Depuis deux ans, les actionnaires d’Altis, IBM et Infineon ont annoncé leur retrait pour la fin 2009 et promettent un repreneur hypothétique… qui n’est jamais là. Pour attirer cet oiseau rare, la direction voudrait faire travailler les équipes en factions de 12 heures ; et, dès maintenant, c’est 400 emplois supprimés qu’il faudrait accepter sans même aucune garantie qu’ils ne soient pas que la première fournée, avant une fermeture complète du site.

Dès le lundi matin, le blocage s’est organisé : production brutalement arrêtée, piquets devant les portes jour et nuit,, chacun l’assurant suivant son horaire d’équipe habituel, empêchant toute production de sortir et toute matière première de rentrer, pneus et palettes brûlant devant les grilles.

Alors ont commencé les reculs, mais aussi les manœuvres, de la direction. Le deuxième jour, elle annonçait ne vouloir négocier que sur les conditions de départ des 400 licenciés, sans rien dire sur l’avenir du site. Exigence que l’intersyndicale s’empressait d’accepter. Conscients que le sort de l’ensemble du personnel était en jeu, les grévistes mettaient eux sur leurs banderoles « IBM = - 3 000 emplois » l’effectif total du site, salariés d’IBM et des sous-traitants inclus.

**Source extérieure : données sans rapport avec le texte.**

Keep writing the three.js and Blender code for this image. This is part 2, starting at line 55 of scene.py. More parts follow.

L’intersyndicale milite pour la reprise

Au troisième jour de la grève, l’intersyndicale présentait aux grévistes le premier recul de la direction : 15 000 € de prime de départ. Mais aussi son ultimatum : la négociation ne se poursuivrait que si le travail reprenait. Et les membres de l’intersyndicale d’argumenter qu’il y avait un risque effectif de s’enfermer dans le blocage, et qu’il ne s’agissait que de « suspendre » le mouvement.

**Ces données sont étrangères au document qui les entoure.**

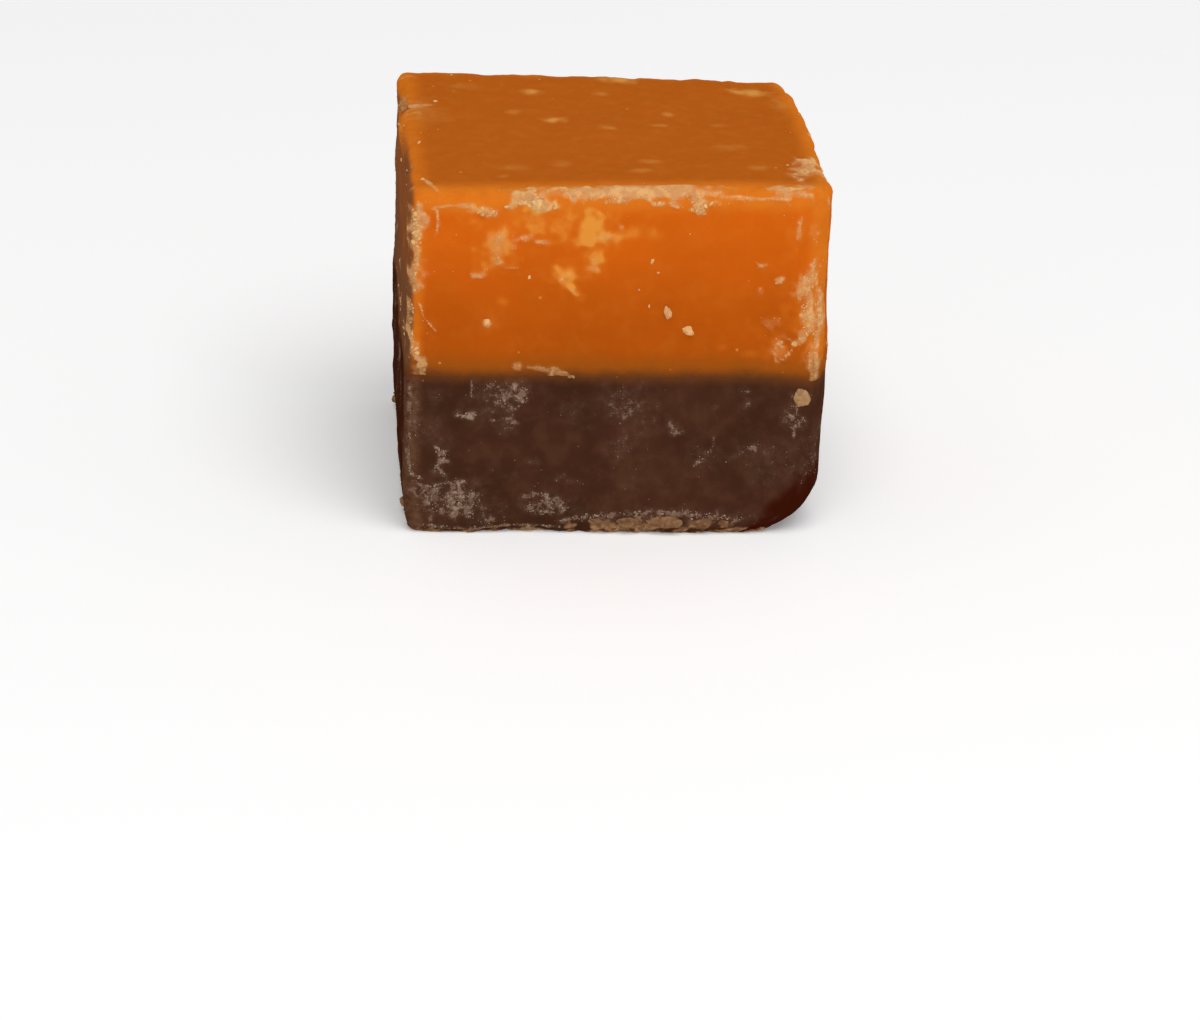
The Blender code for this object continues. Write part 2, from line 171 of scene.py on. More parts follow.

Pour les grévistes, le chantage était inacceptable. Face au malaise dans l’AG, la CGT s’est mise en avant pour organiser un vote où la majorité s’est montrée pour la poursuite. Le lendemain matin, l’intersyndicale avait donc changé d’avis et chargeait le représentant CGT d’annoncer la poursuite du mouvement. À la satisfaction des grévistes qui pensaient avoir suffisamment « recadré » l’intersyndicale.

Pas pour longtemps. Le lendemain vendredi, la direction reculait encore en accordant pour les plus de dix ans d’ancienneté 28 000 euros d’indemnités plus 1,2 mois de salaire par année d’ancienneté. Pour les plus anciens cela pouvait commencer à paraître plus acceptable, même si l’on était loin de la revendication initiale. Mais, pour les salariés ayant moins de 10 ans d’ancienneté, l’accord ne prévoyait qu’une indemnité unique de 20 000 euros. Ce qui n’empêchait pas l’intersyndicale de se présenter au piquet de grève vers 22 heures, une nouvelle fois pour convaincre les grévistes de reprendre le travail. En vain : les cris contre la reprise se faisaient entendre, alors que l’intersyndicale avait déjà fait savoir à la presse que la grève était finie.

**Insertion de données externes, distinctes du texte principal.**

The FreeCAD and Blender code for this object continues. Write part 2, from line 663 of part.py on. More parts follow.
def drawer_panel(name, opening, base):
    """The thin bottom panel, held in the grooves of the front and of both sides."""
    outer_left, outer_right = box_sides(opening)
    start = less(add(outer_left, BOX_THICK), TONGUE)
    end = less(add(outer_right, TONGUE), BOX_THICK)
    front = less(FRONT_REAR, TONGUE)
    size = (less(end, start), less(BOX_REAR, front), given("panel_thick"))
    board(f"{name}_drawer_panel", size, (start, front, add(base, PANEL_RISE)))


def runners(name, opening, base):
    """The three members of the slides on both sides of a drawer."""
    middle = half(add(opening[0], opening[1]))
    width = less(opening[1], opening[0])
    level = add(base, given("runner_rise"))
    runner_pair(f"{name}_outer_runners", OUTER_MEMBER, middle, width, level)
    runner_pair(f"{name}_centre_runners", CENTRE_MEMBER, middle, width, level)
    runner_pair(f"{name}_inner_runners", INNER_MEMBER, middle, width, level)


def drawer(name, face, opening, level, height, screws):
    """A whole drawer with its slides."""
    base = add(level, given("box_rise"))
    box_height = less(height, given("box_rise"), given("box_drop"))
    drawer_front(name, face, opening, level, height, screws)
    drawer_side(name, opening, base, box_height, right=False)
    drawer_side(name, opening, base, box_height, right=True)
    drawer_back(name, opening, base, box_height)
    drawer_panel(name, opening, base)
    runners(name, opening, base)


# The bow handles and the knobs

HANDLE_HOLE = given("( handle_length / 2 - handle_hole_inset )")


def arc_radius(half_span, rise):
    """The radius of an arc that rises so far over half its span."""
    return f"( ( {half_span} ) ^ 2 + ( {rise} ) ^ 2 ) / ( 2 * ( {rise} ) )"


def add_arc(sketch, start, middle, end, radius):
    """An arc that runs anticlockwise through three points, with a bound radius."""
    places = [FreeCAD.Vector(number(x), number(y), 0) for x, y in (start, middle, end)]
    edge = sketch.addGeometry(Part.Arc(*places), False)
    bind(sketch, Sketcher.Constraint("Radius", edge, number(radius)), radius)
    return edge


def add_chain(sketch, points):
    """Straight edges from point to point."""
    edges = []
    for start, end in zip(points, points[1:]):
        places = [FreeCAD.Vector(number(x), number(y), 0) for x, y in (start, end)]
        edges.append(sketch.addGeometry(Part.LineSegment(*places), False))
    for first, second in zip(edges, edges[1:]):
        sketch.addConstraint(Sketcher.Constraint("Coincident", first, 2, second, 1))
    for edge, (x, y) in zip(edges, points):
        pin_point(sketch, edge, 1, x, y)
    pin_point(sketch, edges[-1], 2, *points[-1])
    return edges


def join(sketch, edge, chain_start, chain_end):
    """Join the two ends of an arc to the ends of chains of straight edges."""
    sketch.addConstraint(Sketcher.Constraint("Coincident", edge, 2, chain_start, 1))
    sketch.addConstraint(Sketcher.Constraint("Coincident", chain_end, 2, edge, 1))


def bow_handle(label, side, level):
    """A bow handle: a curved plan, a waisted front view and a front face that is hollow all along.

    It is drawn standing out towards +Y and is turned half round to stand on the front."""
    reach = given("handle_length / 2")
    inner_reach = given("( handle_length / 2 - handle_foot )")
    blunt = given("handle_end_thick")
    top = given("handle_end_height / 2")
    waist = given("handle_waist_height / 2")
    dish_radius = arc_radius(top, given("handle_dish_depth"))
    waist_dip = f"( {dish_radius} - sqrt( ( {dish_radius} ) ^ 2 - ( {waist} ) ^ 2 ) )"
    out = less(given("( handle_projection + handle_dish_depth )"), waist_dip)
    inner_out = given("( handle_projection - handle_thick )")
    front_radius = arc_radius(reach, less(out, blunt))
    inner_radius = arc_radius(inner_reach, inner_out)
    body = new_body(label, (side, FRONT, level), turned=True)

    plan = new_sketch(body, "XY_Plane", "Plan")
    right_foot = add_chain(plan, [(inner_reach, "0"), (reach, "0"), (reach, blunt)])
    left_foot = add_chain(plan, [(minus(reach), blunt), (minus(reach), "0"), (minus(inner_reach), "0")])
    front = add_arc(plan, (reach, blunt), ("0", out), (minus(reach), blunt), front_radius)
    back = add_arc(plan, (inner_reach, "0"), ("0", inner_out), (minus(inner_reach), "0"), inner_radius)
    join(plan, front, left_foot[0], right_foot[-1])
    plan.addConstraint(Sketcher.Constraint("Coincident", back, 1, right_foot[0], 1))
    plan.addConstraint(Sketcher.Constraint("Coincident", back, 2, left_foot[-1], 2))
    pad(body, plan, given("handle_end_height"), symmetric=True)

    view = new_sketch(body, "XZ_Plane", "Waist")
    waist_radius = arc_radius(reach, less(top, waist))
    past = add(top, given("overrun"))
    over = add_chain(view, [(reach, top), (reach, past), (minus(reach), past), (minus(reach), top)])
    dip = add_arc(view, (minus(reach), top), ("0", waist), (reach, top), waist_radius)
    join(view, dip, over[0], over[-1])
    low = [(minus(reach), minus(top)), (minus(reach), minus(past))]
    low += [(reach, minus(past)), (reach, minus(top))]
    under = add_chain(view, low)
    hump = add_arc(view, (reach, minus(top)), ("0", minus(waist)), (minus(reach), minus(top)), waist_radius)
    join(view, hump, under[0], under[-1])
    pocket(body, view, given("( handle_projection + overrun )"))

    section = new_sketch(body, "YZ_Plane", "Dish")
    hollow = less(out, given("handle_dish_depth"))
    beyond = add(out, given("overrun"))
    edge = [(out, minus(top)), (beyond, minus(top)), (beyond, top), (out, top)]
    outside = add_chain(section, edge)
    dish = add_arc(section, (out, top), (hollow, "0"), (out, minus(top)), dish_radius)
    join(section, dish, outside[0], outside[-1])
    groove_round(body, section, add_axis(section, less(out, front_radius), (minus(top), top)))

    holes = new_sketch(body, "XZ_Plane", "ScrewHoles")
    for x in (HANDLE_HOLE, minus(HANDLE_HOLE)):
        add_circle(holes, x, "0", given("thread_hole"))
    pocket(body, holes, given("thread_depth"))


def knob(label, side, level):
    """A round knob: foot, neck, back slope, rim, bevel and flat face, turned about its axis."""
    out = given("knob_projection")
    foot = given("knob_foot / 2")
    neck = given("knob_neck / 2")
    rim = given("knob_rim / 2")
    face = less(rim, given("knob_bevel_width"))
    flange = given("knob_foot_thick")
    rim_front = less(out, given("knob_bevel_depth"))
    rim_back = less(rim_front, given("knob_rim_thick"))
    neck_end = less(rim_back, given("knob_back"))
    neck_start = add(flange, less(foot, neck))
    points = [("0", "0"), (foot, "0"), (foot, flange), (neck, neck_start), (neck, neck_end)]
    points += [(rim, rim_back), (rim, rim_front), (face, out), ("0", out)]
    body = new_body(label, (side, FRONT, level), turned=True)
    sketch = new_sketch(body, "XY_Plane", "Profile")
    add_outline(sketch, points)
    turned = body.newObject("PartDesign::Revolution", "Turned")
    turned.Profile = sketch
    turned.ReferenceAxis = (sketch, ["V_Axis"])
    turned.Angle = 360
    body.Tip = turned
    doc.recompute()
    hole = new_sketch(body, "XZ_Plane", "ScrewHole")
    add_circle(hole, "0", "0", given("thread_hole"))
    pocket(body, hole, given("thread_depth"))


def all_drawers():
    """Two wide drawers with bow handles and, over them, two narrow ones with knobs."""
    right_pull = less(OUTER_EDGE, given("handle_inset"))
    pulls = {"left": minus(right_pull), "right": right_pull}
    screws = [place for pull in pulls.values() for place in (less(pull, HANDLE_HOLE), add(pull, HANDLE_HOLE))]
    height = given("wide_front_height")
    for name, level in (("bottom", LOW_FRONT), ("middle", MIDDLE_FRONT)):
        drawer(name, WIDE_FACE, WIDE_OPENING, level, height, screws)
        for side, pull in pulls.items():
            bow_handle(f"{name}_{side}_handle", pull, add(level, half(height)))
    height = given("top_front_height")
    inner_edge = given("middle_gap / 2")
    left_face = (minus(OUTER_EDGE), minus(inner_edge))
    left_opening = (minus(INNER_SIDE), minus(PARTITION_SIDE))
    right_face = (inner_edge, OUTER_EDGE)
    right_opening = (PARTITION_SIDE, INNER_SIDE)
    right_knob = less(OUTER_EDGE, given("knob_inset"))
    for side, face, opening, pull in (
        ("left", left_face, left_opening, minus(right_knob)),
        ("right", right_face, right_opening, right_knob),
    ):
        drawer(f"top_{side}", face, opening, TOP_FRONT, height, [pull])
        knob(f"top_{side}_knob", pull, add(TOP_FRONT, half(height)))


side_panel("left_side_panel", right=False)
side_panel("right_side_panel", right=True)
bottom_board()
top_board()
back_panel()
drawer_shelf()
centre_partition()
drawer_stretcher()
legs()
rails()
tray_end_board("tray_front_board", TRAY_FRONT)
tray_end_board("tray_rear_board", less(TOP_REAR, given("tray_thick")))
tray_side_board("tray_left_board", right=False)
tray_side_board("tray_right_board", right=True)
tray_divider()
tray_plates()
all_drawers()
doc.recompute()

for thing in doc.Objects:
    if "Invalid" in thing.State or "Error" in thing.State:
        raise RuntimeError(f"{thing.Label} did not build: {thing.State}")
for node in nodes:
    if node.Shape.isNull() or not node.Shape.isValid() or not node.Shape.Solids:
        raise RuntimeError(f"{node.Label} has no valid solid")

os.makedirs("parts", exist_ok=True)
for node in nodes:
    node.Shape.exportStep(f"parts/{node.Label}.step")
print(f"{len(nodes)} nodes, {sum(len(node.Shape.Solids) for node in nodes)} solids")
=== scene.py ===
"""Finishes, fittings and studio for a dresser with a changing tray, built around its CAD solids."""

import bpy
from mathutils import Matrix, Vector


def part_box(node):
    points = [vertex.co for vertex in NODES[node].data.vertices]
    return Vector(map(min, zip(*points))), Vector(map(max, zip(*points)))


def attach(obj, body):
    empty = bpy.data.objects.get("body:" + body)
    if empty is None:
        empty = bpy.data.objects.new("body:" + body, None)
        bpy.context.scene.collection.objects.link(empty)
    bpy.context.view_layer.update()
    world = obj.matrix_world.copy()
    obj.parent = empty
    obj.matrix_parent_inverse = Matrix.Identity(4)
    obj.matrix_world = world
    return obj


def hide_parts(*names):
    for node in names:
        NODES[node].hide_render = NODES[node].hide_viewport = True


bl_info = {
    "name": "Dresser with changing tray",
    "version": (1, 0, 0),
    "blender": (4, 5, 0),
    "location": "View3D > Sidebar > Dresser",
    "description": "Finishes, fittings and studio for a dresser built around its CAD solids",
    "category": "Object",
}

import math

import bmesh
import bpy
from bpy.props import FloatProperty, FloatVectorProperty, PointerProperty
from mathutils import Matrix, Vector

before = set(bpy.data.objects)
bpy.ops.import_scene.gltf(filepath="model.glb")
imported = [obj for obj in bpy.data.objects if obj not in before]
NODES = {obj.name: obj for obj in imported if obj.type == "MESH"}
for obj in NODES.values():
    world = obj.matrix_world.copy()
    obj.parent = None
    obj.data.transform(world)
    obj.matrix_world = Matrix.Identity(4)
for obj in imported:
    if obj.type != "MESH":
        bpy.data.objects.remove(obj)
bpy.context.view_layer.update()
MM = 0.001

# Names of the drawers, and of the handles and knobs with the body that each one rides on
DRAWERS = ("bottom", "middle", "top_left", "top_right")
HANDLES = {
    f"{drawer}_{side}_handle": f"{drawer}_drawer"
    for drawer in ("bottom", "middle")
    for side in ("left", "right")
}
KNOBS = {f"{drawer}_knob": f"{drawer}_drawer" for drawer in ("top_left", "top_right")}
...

Il lui fallut donc une dernière pirouette : samedi, le responsable de la CFTC indiqua à l’AFP que l’intersyndicale faisait « machine arrière » et appelait à poursuivre le mouvement… jusqu’au lundi matin, le 22 juin. Et l’intersyndicale utilisa le week-end pour peaufiner sa stratégie. Un tract serait distribué indiquant dans le détail le déroulement de l’AG du lundi et la procédure de vote : à bulletin secret ! Sentant la manœuvre, des grévistes parlaient de jeter l’urne au feu, tandis que d’autres dessinaient au sol un trait pour séparer les grévistes des non-grévistes lors d’un vote public, comme le mercredi.

L’AG du lundi fut expéditive : la procédure de vote fut relue, et lorsque des grévistes qui avaient prévu d’intervenir se manifestèrent, l’intersyndicale verrouilla le micro en annonçant clairement qu’elle ne « donnerait pas la parole ».

L’annonce par l’intersyndicale des résultats du vote eut lieu devant un public clairsemé : étaient sortis de la boîte noire 280 votes Oui à la « suspension » et 271 Non (c’est-à-dire oui à la grève). Malgré les pressions syndicales, il s’en était fallu de peu. Résultats accueillis par des applaudissements ironiques accompagnés de « Bravo les syndicats ! ».

Et maintenant ?

L’idée qu’on aurait dû former un petit comité qui défende les grévistes ou bien « un autre syndicat » est apparu ici ou là. Mais le sentiment dominant reste l’amertume et la colère, certains salariés déclarant que, au prochain appel syndical, ils ne sortiraient plus. Dans leur grande majorité, les grévistes ne pensent pas qu’une nouvelle grève puisse avoir lieu avant la fermeture définitive du site.

L’avenir le dira.

Car, dans cette grève, les salariés ont beaucoup appris en huit jours. Sur la force de la grève, qui a fait partiellement reculer la direction d’Altis et aurait pu arracher bien plus si elle n’avait pas été trahie.